New Media informs Chinese quake response

In the wake of the catastrophic earthquake in central China last week, the western media has reported on the role that new media – blogs, mobile phones, and instant messages – have played in communicating news of the earthquake around China. These communications mark a vast change in the flow of information surrounding a disaster from previous disasters in China.

From Cara Anna of the Associated Press:

Almost nonstop, the uncensored opinions of Chinese citizens are popping up online, sent by text and instant message across a country shaken by its worst earthquake in three decades.

"Why were most of those killed in the earthquake children?" one post asked Thursday on FanFou, a microblogging site.

"How many donations will really reach the disaster area?

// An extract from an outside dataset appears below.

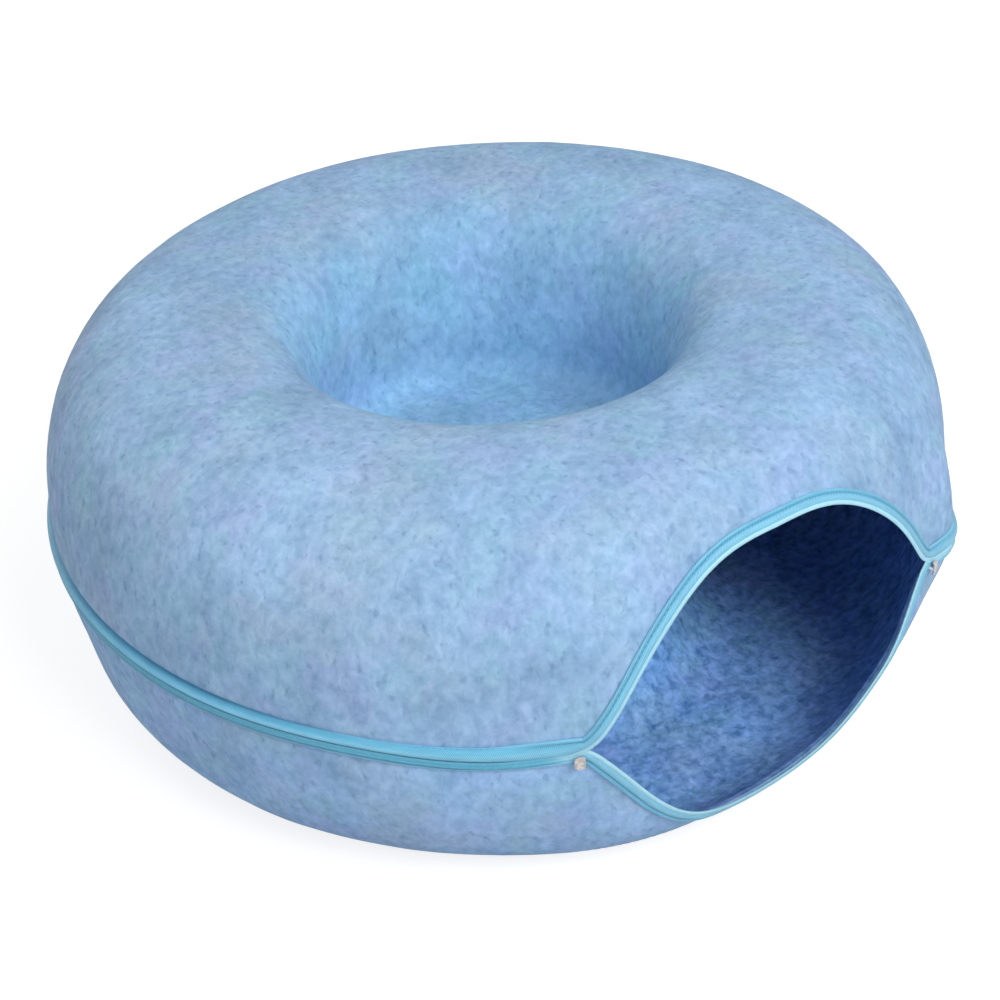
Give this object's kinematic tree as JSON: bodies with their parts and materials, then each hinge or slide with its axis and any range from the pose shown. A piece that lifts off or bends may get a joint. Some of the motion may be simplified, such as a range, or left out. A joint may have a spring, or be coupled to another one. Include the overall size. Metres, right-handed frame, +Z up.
{
  "type": "felt cat tunnel",
  "caption": "Ring-shaped felt tunnel for cats, with a closed well in the middle, a zip round its girth and a lens-shaped entrance where the zip is open.",
  "frame": {"origin": "middle of the outline in plan, at the height of the surface that the tunnel rests on", "axes": "+Z up; the entrance looks along -Y; +X is to the right of someone who faces the entrance"},
  "size_m": [0.6086, 0.5869, 0.2625],
  "materials": {
    "felt": "heathered pale blue needle felt, fuzzy and matt",
    "zip_tape": "woven cyan-blue zip tape with a faint sheen",
    "zip_coil": "cyan-blue nylon coil",
    "slider_metal": "small plated sliders, slightly worn"
  },
  "bodies": {
    "root": {"upper_felt": "felt", "lower_felt": "felt", "upper_zip_tape": "zip_tape", "lower_zip_tape": "zip_tape", "upper_zip_coil": "zip_coil", "lower_zip_coil": "zip_coil", "left_slider": "slider_metal", "right_slider": "slider_metal"}
  },
  "joints": []
}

This is doubtful," read another.

China is now home to the world's largest number of Internet and mobile phone users, and their hunger for quake news is forcing the government to let information flow in ways it hasn't before.

A fast-moving network of text messages, instant messages and blogs has been a powerful source of firsthand accounts of the disaster, as well as pleas for help and even passionate criticism of rescue efforts.

"I don't want to use the word transparent, but it's less censored, an almost free flow of discussion," said Xiao Qiang, a journalism professor at the University of California, Berkeley, and director of the China Internet Project, which monitors and translates Chinese Web sites.

China is well known for controlling the flow of information.

"We didn't know that hundreds of thousands of lives passed away during the Tangshan earthquake in 1976 until many years after the disaster took place," sociologist Zheng Yefu said in a commentary last week in the Southern Metropolis News.

But word about Monday's magnitude 7.9 quake spread quickly on Web sites and microblogging services, in which users share short bursts of information through text and instant messages. The services also publish the messages online.

"It all depends on the users; we don't edit it," FanFou founder Wang Xin said. "We just gather their words together."

A string of crises over the last few months — including crippling snowstorms and Tibetan protests — has taught the government a few lessons, Berkeley's Xiao said.

Government officials held a rare, real-time online exchange with ordinary Chinese on Friday to answer angry questions about why so many schools collapsed in the quake.

"They understand better now that to react slowly or to cover up in the Internet age is a bad idea," Xiao said in a telephone interview.

But the government is still monitoring the online conversation. Seventeen people have been detained since the earthquake, warned or forced to write apologies for online messages that "spread false information, made sensational statements and sapped public confidence," the state-run news agency, Xinhua, reported Thursday.

Even as recently as the SARS crisis, the Chinese government did not seem to understand the beneficial role of an uncensored press. Instead of allowing the media to report on the public health crisis, Chinese officials censored reports of the disease. This new media, particularly text messages via mobile communications devices, exist in great degree outside of the government’s ability to censor. NDN has written about the impact these devices are having on Chinese political movements and the power of mobile bring about major societal changes – from governance to public health.

The impact that these mobile phones has on communications in China will be far reaching. The Chinese government has been realizing that a free(er) press and communications flow serves an important role in distributing reliable information in the wake of disasters. While the blogging and texting has been valuable, rumors circulated wildly in these unrestricted media. The introduction of these technologies to the information market in China will have a profound effect on its openness going forward, as new media will doubtless improve both government responsiveness and the ability of, and necessity for, traditional media to function.